The next evening, its almost dark, I’m really tired and sore after lugging my 40kg bike up hills, through farmers fields and banana plantations. If only I hadn’t been so stubborn and had turned back earlier after the wrong turn. I’ve cycled, walked, pushed and pulled my bike 90km today over some of the worst roads I’ve ever ridden, I need sleep! The roads are still full of people, the election caravan passed an hour ago so everyone is on the move. Luckily after dark everyone disappears like cockroaches from a torch light, Africa sleeps. I see a dark spot just 10m from the road, just big enough for my tent. Hmm, this is probably someone’s land. I’m past caring, if someone wants to murder me in the morning that’s fine, at least I’ll have had a good night’s sleep.
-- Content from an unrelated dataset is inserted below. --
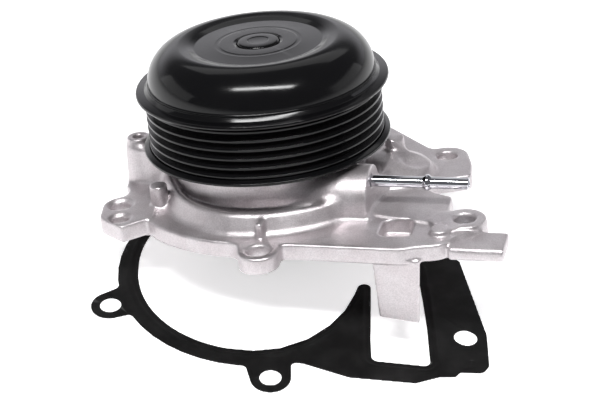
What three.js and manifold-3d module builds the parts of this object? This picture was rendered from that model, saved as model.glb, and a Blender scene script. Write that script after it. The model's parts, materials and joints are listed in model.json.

No cockerels this morning, instead the sound of machetes in wood and corn. I unzip my tent door and look outside at the 3 farmers. I give them a polite and slightly nervous smile and wave. They wave back and one says, “good morning Mzungu”. Guess I won’t be getting murdered this morning.

After three sweaty and dusty days I’m ready for a shower and cold beer so push onto Kyenjojo. I walk into the reception of a big pink hotel, order a cold beer and ask if they have a room. 15 minutes later the lady returns to tell me they’re full… As I leave the hotel I see a tourist sitting on the steps, we chat and I ask if he knows of other options in town. He tells me the other hotels are either very bad or $50 (way over my budget). He then offers some floor space in his small apartment in town warning that it isn’t much of a place. Once again while travelling I’m saved by the kindness of a complete stranger.

He was right, his place isn’t much, its small, the bathroom is filthy, smells of stale water and the toilet is outside. But after 3 hard sweaty days on dusty roads, I’ve had a nice meal and a couple of warm beers with a complete stranger. I stand in the cool stream of water from a half full 5 litre jerrycan which is the shower in the dirty smelly bathroom.

This is the best shower of my life. I cry, I have never been so happy.